---------- COLLECTED DATA

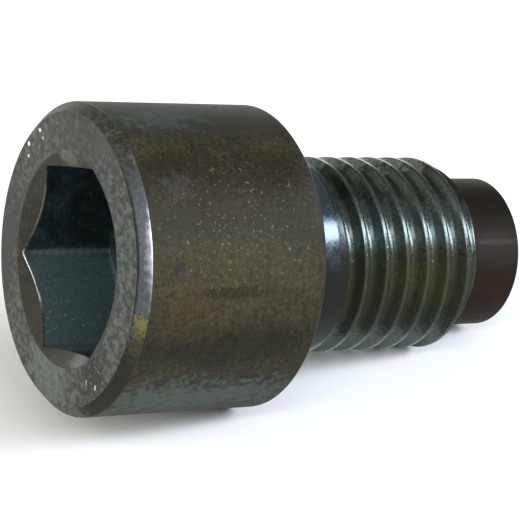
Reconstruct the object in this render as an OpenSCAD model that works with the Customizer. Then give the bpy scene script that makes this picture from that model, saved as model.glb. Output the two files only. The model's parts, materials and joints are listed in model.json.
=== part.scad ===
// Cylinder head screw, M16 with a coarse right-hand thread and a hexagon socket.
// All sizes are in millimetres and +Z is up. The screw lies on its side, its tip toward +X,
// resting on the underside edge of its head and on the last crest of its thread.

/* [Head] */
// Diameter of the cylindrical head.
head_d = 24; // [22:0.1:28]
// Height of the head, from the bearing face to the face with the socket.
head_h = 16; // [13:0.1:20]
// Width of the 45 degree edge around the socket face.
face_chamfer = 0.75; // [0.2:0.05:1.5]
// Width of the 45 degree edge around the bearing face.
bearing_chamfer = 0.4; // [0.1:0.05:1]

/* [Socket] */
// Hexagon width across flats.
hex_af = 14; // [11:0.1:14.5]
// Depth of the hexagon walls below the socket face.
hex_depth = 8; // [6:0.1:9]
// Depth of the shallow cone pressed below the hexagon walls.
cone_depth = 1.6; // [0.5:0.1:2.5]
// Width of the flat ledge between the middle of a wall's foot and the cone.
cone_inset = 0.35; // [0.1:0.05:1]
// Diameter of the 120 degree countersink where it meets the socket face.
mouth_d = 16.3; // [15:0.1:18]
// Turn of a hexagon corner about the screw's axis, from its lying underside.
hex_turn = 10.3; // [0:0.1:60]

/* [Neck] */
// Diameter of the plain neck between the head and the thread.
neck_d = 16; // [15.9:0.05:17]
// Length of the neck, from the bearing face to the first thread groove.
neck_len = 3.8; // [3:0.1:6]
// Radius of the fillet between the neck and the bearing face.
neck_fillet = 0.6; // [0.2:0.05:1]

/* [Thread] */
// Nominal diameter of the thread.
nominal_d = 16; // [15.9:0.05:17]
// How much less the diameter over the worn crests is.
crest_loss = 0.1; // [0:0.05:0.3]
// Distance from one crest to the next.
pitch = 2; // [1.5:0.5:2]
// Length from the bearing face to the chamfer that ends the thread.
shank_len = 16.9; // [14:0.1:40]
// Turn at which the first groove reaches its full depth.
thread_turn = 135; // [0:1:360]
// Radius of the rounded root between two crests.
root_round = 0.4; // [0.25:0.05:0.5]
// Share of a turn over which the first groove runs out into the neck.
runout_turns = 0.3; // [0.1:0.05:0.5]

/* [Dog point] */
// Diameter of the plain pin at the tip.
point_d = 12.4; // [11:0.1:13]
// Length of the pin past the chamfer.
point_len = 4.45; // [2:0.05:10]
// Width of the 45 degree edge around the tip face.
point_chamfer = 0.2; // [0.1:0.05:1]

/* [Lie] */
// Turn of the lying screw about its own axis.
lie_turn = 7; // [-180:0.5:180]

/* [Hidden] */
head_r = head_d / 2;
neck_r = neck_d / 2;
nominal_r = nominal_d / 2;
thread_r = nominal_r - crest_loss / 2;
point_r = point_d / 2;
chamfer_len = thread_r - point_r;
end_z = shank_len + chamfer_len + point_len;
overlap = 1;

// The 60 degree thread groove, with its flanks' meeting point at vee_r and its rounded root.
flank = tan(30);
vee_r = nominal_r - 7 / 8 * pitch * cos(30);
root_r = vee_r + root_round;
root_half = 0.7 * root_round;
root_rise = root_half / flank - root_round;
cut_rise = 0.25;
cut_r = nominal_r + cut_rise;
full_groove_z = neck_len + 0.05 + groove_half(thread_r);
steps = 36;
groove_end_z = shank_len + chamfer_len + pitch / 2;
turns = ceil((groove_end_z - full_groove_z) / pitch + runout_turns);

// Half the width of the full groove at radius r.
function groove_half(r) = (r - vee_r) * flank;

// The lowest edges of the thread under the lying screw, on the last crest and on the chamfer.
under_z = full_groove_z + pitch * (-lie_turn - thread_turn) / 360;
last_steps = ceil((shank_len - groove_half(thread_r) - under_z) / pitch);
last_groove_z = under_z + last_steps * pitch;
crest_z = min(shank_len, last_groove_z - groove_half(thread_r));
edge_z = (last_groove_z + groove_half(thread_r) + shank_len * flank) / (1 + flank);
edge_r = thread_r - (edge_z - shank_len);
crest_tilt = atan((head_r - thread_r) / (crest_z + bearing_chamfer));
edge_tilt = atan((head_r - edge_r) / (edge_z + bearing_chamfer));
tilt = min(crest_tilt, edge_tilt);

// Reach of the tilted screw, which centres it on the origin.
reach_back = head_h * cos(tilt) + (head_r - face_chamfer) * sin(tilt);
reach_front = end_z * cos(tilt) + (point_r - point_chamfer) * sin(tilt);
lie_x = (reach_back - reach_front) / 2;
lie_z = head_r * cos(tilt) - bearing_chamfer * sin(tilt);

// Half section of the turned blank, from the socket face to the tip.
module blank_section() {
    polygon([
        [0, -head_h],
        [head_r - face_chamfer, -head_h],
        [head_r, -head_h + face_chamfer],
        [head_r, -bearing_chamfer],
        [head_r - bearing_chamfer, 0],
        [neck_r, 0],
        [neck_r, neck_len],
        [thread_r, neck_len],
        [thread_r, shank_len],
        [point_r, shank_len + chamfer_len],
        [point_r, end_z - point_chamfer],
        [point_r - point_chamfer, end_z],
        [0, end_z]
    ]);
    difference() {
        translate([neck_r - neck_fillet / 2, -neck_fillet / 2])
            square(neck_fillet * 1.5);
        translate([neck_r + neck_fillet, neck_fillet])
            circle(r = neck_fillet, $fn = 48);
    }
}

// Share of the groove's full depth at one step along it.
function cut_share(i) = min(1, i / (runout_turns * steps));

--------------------

(INSTRUCTIONS TO FOLLOW) Copy every line of the listing containing the string "that".

(EXERCISE ANSWER)
Reconstruct the object in this render as an OpenSCAD model that works with the Customizer. Then give the bpy scene script that makes this picture from that model, saved as model.glb. Output the two files only. The model's parts, materials and joints are listed in model.json.
// Length from the bearing face to the chamfer that ends the thread.